Work to do> Look in the material below for the line with "the right sleeve." and the line with "for node in", then set down exactly those two lines and all lines between, nothing more.
## start
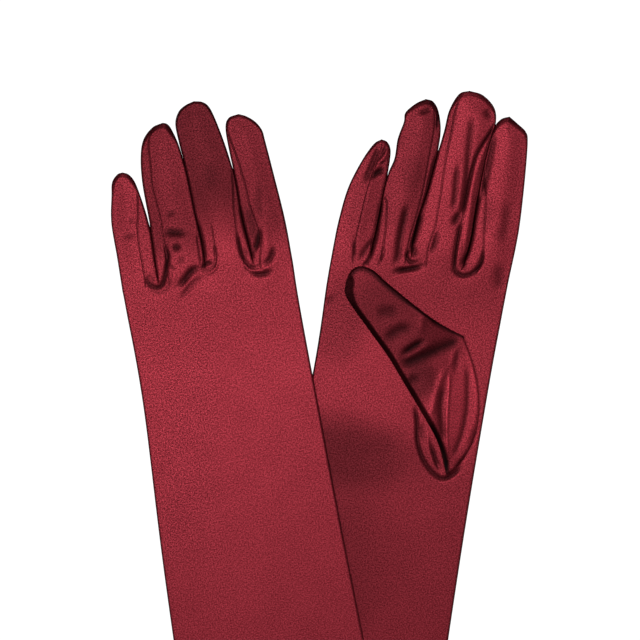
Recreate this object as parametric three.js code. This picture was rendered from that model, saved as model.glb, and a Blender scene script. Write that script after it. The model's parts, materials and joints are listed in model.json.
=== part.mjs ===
// A pair of long satin opera gloves, laid flat and crossed, left glove on top of the right.
// Units are millimetres, +Z is up and the fingers point along +Y. The origin is the centre
// of the pair's footprint, on the surface that the gloves lie on.
//
// Each glove is drawn in its own frame: x runs from the little finger to the thumb side,
// y from the cuff to the fingertips with 0 on the knuckle line, and z from the back of the
// hand to the palm. The right glove lies palm up in that frame. The left glove is the same
// glove turned over, so that its back is up and its thumb lies folded under the palm.
import * as THREE from "three";

// Cloth, as one ply of stretch satin and the space that two plies keep between them.
const cloth = 0.6;
const loft = 5.2;
const seamGap = 0.3; // clearance between two pieces that are sewn together
const fingerGap = 0.8; // clearance between two neighbouring fingers
const layGap = 0.3; // clearance between two layers that lie on each other

// Hand and sleeve, flat.
const sleeveLength = 460; // knuckle line to the top of the cuff hem
const wristDrop = 60; // knuckle line to the narrowest place
const wristWidth = 88.6;
const cuffWidth = 109;
const hemDepth = 15; // turned and stitched band at the cuff
const hemPly = 1; // the turned band is nearly two plies thick

// Fingers from the little finger to the index, each with its share of the knuckle line.
const fingers = [
  { name: "little", root: 19.4, tip: 14, length: 60, lean: 1 },
  { name: "ring", root: 22.8, tip: 19, length: 84, lean: 0 },
  { name: "middle", root: 25.2, tip: 22, length: 91, lean: 0 },
  { name: "index", root: 21.8, tip: 18.5, length: 82, lean: 0 },
];

// Set-in thumb: the oval seam in the palm, and the tapered thumb that folds across it.
const ovalHalfWidth = 15.2;
const ovalHalfLength = 36.3;
const ovalMargin = 1.6; // palm left between the oval and the thumb-side edge
const ovalDrop = 31.7; // knuckle line to the top of the oval
const gussetRim = 8; // cloth of the gusset around the way through to the thumb
const hingeOffset = 2; // the thumb folds about a line just outside the oval's middle
const thumbInset = 1.3; // top of the oval to the top of the thumb's base
const thumbBaseWidth = 59;
const thumbReach = 75; // middle of the base to the centre of the round tip
const thumbTurn = THREE.MathUtils.degToRad(138); // direction of the thumb from the x axis
const thumbTipWidth = 19;
const thumbLoft = 5;

// How the pair lies: the right sleeve beside the left thumb, the lead and each glove's turn.
const thumbClearance = 2.2; // between the foot of the left thumb and the right sleeve
const rightLead = 5.6; // how far the right knuckles lie ahead of the left ones
const leftTurn = THREE.MathUtils.degToRad(9.7);
const rightTurn = THREE.MathUtils.degToRad(-9.9);

const arcSteps = 4; // straight pieces in a quarter of a round tip
const ovalSteps = 20;
const tipSplit = 0.1; // half the angle between the two edge strips at a tip

const plyHeight = 2 * cloth + loft;
const handWidth = fingers.reduce((sum, finger) => sum + finger.root, 0);
const thumbBase = plyHeight + layGap;
const ovalCentre = new THREE.Vector2(
  wristWidth / 2 - ovalMargin - ovalHalfWidth,
  -ovalDrop - ovalHalfLength,
);
const thumbHinge = ovalCentre.x + hingeOffset;
const thumbTop = -ovalDrop - thumbInset;
const thumbFoot = thumbTop - thumbBaseWidth;
const knuckleSpread = spreadBesideThumb();

const satin = new THREE.MeshStandardMaterial({ color: 0x8c1c34, roughness: 0.42, metalness: 0.1 });
const seamSatin = new THREE.MeshStandardMaterial({ color: 0x5e1224, roughness: 0.5, metalness: 0.05 });

/** How far apart the knuckle lines' middles lie, so that the right sleeve clears the left thumb. */
function spreadBesideThumb() {
  const origin = new THREE.Vector2();
  const foot = new THREE.Vector2(thumbHinge, thumbFoot).rotateAround(origin, leftTurn);
  foot.y -= rightLead;
  foot.rotateAround(origin, -rightTurn);
  const flare = (cuffWidth - wristWidth) / 2 / (sleeveLength - wristDrop);
  const halfSleeve = wristWidth / 2 - flare * (wristDrop + foot.y);
  const shift = Math.cos(rightTurn) + flare * Math.sin(rightTurn);
  return (foot.x + halfSleeve + thumbClearance) / shift;
}

/** A named mesh of a flat outline, raised from z to z + height. */
function plate(name, shape, z, height, material = satin) {
  const settings = { depth: height, bevelEnabled: false };
  const mesh = new THREE.Mesh(new THREE.ExtrudeGeometry(shape, settings), material);
  mesh.name = name;
  mesh.position.z = z;
  return mesh;
}

/** The outline between a run of points and the same run moved sideways by the width. */
function ribbon(points, width) {
  const inner = points.map((point, i) => {
    const before = points[Math.max(i - 1, 0)];
    const after = points[Math.min(i + 1, points.length - 1)];
    const along = after.clone().sub(before).normalize();
    return new THREE.Vector2(point.x + along.y * width, point.y - along.x * width);
  });
  return new THREE.Shape([...points, ...inner.reverse()]);
}

/** Points on a circle from one angle to another, both ends included. */
function arc(centre, radius, from, to) {
  return Array.from({ length: arcSteps + 1 }, (_, i) => {
    const angle = from + ((to - from) * i) / arcSteps;
    return new THREE.Vector2(
      centre.x + radius * Math.cos(angle),
      centre.y + radius * Math.sin(angle),
    );
  });
}

/** Points around an ellipse on the oval's centre, smaller than the thumb hole by the inset. */
function oval(inset) {
  const halfWidth = ovalHalfWidth - inset;
  const halfLength = ovalHalfLength - inset;
  return Array.from({ length: ovalSteps }, (_, i) => {
    const angle = (2 * Math.PI * i) / ovalSteps;
    return new THREE.Vector2(
      ovalCentre.x + halfWidth * Math.cos(angle),
      ovalCentre.y + halfLength * Math.sin(angle),
    );
  });
}

/** One long edge of the hand and sleeve, from the cuff to the knuckles. */
function sleeveEdge(side) {
  const cuffY = -sleeveLength;
  const top = -seamGap / 2;
  return [
    new THREE.Vector2((side * cuffWidth) / 2, cuffY),
    new THREE.Vector2((side * wristWidth) / 2, -wristDrop),
    new THREE.Vector2((side * handWidth) / 2, top),
  ];
}

/** The back, the palm with its oval hole, the two side seams, the hem and the gusset. */
function handPieces(hand) {
  const left = sleeveEdge(-1);
  const right = sleeveEdge(1);
  const back = new THREE.Shape([...left, ...right.slice().reverse()]);
  const palm = back.clone();
  palm.holes.push(new THREE.Path(oval(0)));
  const gusset = new THREE.Shape(oval(seamGap));
  gusset.holes.push(new THREE.Path(oval(gussetRim)));
  const wallZ = cloth + seamGap;
  const wallHeight = loft - 2 * seamGap;
  return [
    plate(`${hand}_back_panel`, back, 0, cloth),
    plate(`${hand}_palm_panel`, palm, cloth + loft, cloth),
    plate(`${hand}_thumb_gusset`, gusset, cloth + loft, cloth),
    plate(`${hand}_little_side_seam`, ribbon(left, cloth), wallZ, wallHeight, seamSatin),
    plate(`${hand}_thumb_side_seam`, ribbon(right, -cloth), wallZ, wallHeight, seamSatin),
    hem(`${hand}_cuff_hem`),
  ];
}

/** The cuff hem, a flat ring around the mouth of the sleeve. */
function hem(name) {
  const half = cuffWidth / 2;
  const outline = rectangle(-half, 0, half, plyHeight);
  outline.holes.push(rectangle(-half + hemPly, hemPly, half - hemPly, plyHeight - hemPly));
  const band = plate(name, outline, 0, hemDepth, seamSatin);
  band.rotation.x = Math.PI / 2; // stand the ring up, so that it runs down the sleeve
  band.position.set(0, -sleeveLength - seamGap, 0);
  return band;
}

/** A rectangle between two corners. */
function rectangle(x0, y0, x1, y1) {
  return new THREE.Shape([
    new THREE.Vector2(x0, y0),
    new THREE.Vector2(x1, y0),
    new THREE.Vector2(x1, y1),
    new THREE.Vector2(x0, y1),
  ]);
}

/** The two edges of a finger, each from the root to just short of the middle of the tip. */
function fingerSides(finger, x0) {
  const half = (finger.root - fingerGap) / 2;
  const middle = x0 + finger.root / 2;
  const radius = finger.tip / 2;
  const centre = new THREE.Vector2(middle + finger.lean, finger.length - radius);
  const root = seamGap / 2;
  const quarter = Math.PI / 2;
  const little = arc(centre, radius, Math.PI, quarter + tipSplit);
  const thumb = arc(centre, radius, 0, quarter - tipSplit);
  return {
    little: [new THREE.Vector2(middle - half, root), ...little],
    thumb: [new THREE.Vector2(middle + half, root), ...thumb],
  };
}

/** A finger: its back, its palm side, and the strip down each of its edges. */
function fingerPieces(hand, finger, index, x0) {
  const { little, thumb } = fingerSides(finger, x0);
  const outline = new THREE.Shape([...little, ...thumb.slice().reverse()]);
  const wallZ = cloth + seamGap;
  const wallHeight = loft - 2 * seamGap;
  const littleName = index === 0 ? "outer_seam" : "fourchette_little_side";
  const thumbName = index === fingers.length - 1 ? "outer_seam" : "fourchette_thumb_side";
  const stem = `${hand}_${finger.name}`;
  return [
    plate(`${stem}_back`, outline, 0, cloth),
    plate(`${stem}_palm`, outline, cloth + loft, cloth),
    plate(`${stem}_${littleName}`, ribbon(little, cloth), wallZ, wallHeight, seamSatin),
    plate(`${stem}_${thumbName}`, ribbon(thumb, -cloth), wallZ, wallHeight, seamSatin),
  ];
}

/** The thumb: an under ply, an upper ply and the strips along its two edges. */
function thumbPieces(hand) {
  const baseMiddle = (thumbTop + thumbFoot) / 2;
  const radius = thumbTipWidth / 2;
  const tip = new THREE.Vector2(
    thumbHinge + thumbReach * Math.cos(thumbTurn),
    baseMiddle + thumbReach * Math.sin(thumbTurn),
  );
  const quarter = Math.PI / 2;
  const edgeX = thumbHinge - seamGap;
  const upper = [
    new THREE.Vector2(edgeX, thumbTop),
    ...arc(tip, radius, thumbTurn - quarter, thumbTurn - tipSplit),
  ];
  const lower = [
    new THREE.Vector2(edgeX, thumbFoot),
    ...arc(tip, radius, thumbTurn + quarter, thumbTurn + tipSplit),
  ];
  const outline = new THREE.Shape([...upper, ...lower.slice().reverse()]);
  const wallZ = thumbBase + cloth + seamGap;
  const wallHeight = thumbLoft - 2 * seamGap;
  return [
    plate(`${hand}_thumb_under_ply`, outline, thumbBase, cloth),
    plate(`${hand}_thumb_upper_ply`, outline, thumbBase + cloth + thumbLoft, cloth),
    plate(`${hand}_thumb_seam`, ribbon(upper, -cloth), wallZ, wallHeight, seamSatin),
    plate(`${hand}_thumb_fold`, ribbon(lower, cloth), wallZ, wallHeight, seamSatin),
  ];
}

/** A whole glove in its own frame, palm up. */
function glove(hand) {
  const group = new THREE.Group();
  group.add(...handPieces(hand), ...thumbPieces(hand));
  let x0 = -handWidth / 2;
  fingers.forEach((finger, index) => {
    group.add(...fingerPieces(hand, finger, index, x0));
    x0 += finger.root;
  });
  return group;
}

const right = glove("right");
right.position.set(knuckleSpread / 2, rightLead / 2, 0);
right.rotation.z = rightTurn;

// Turned over, the left glove rests on its own folded thumb and on the right sleeve.
const left = glove("left");
left.position.set(-knuckleSpread / 2, -rightLead / 2, 2 * plyHeight + layGap);
left.rotation.z = leftTurn;
left.scale.z = -1;

const pair = new THREE.Group();
pair.add(right, left);
const centre = new THREE.Box3().setFromObject(pair, true).getCenter(new THREE.Vector3());
pair.position.set(-centre.x, -centre.y, 0);

export default pair;
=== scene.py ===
"""A pair of opera gloves in burgundy stretch satin, laid flat, with the left sleeve over the right one.

Every length in this file is in millimetres, unless a name says otherwise. A glove is drawn in its own
flat coordinates: u runs from the little finger's side to the thumb's side, v from the cuff to the
fingertips with 0 on the knuckle line, and z is the height over the table.
"""

from __future__ import annotations

import json
import logging
import math
from dataclasses import dataclass, field
from enum import Enum

import bpy
import numpy as np
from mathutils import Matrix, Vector

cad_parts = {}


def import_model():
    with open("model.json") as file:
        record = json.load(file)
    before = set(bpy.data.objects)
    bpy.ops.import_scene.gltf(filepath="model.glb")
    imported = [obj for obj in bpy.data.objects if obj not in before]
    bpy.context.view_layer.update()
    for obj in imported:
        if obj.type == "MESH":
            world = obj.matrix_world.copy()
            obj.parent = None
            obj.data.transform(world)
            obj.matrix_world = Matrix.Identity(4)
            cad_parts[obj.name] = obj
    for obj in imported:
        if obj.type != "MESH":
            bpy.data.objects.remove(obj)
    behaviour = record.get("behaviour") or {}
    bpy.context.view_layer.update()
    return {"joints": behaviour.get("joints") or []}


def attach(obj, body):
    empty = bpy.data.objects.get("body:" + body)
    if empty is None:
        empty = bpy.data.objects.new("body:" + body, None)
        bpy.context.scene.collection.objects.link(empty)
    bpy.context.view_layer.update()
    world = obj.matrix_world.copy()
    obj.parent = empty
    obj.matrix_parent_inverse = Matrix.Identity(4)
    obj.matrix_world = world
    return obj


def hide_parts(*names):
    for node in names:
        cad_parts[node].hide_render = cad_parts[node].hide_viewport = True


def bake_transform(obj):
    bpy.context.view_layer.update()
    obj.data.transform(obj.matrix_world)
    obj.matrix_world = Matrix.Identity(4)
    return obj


LOG = logging.getLogger("opera_gloves")
MM = 0.001
FAR = 1e9
TINY = 1e-6
Point = tuple[float, float]
Line = tuple[Point, ...]


def smooth(low: float, high: float, x: np.ndarray | float) -> np.ndarray:
    """A soft step.

    Args:
        low: where the step leaves 0.
        high: where it reaches 1; it may be the smaller number.
        x: the places asked for.

    Returns:
        0 before low, 1 past high, and a smooth rise between.
    """
    t = np.clip((np.asarray(x, float) - low) / (high - low), 0.0, 1.0)
    return t * t * (3.0 - 2.0 * t)


def curve_through(points: Line, count: int) -> np.ndarray:
    """A smooth line through a few points, at even steps of its length.

    Args:
        points: the points, as (u, v).
        count: how many samples to give.

    Returns:
        An array of count rows of (u, v).
    """
    p = np.array(points, float)
    ghost = np.vstack([2 * p[0] - p[1], p, 2 * p[-1] - p[-2]])
    t = np.linspace(0, 1, 17)[:-1, None]
    pieces = []
    for a, b, c, d in zip(ghost[:-3], ghost[1:-2], ghost[2:-1], ghost[3:]):
        pieces.append(
            0.5 * (2 * b + (c - a) * t + (2 * a - 5 * b + 4 * c - d) * t**2
                   + (3 * b - a - 3 * c + d) * t**3)
        )
    fine = np.vstack([*pieces, p[-1:]])
    run = np.concatenate([[0], np.cumsum(np.linalg.norm(np.diff(fine, axis=0), axis=1))])
    at = np.linspace(0, run[-1], count)
    return np.column_stack([np.interp(at, run, fine[:, 0]), np.interp(at, run, fine[:, 1])])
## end
Solution below>
// Turned over, the left glove rests on its own folded thumb and on the right sleeve.
const left = glove("left");
left.position.set(-knuckleSpread / 2, -rightLead / 2, 2 * plyHeight + layGap);
left.rotation.z = leftTurn;
left.scale.z = -1;

const pair = new THREE.Group();
pair.add(right, left);
const centre = new THREE.Box3().setFromObject(pair, true).getCenter(new THREE.Vector3());
pair.position.set(-centre.x, -centre.y, 0);

export default pair;
=== scene.py ===
"""A pair of opera gloves in burgundy stretch satin, laid flat, with the left sleeve over the right one.

Every length in this file is in millimetres, unless a name says otherwise. A glove is drawn in its own
flat coordinates: u runs from the little finger's side to the thumb's side, v from the cuff to the
fingertips with 0 on the knuckle line, and z is the height over the table.
"""

from __future__ import annotations

import json
import logging
import math
from dataclasses import dataclass, field
from enum import Enum

import bpy
import numpy as np
from mathutils import Matrix, Vector

cad_parts = {}


def import_model():
    with open("model.json") as file:
        record = json.load(file)
    before = set(bpy.data.objects)
    bpy.ops.import_scene.gltf(filepath="model.glb")
    imported = [obj for obj in bpy.data.objects if obj not in before]
    bpy.context.view_layer.update()
    for obj in imported:
        if obj.type == "MESH":
            world = obj.matrix_world.copy()
            obj.parent = None
            obj.data.transform(world)
            obj.matrix_world = Matrix.Identity(4)
            cad_parts[obj.name] = obj
    for obj in imported:
        if obj.type != "MESH":
            bpy.data.objects.remove(obj)
    behaviour = record.get("behaviour") or {}
    bpy.context.view_layer.update()
    return {"joints": behaviour.get("joints") or []}


def attach(obj, body):
    empty = bpy.data.objects.get("body:" + body)
    if empty is None:
        empty = bpy.data.objects.new("body:" + body, None)
        bpy.context.scene.collection.objects.link(empty)
    bpy.context.view_layer.update()
    world = obj.matrix_world.copy()
    obj.parent = empty
    obj.matrix_parent_inverse = Matrix.Identity(4)
    obj.matrix_world = world
    return obj


def hide_parts(*names):
    for node in names:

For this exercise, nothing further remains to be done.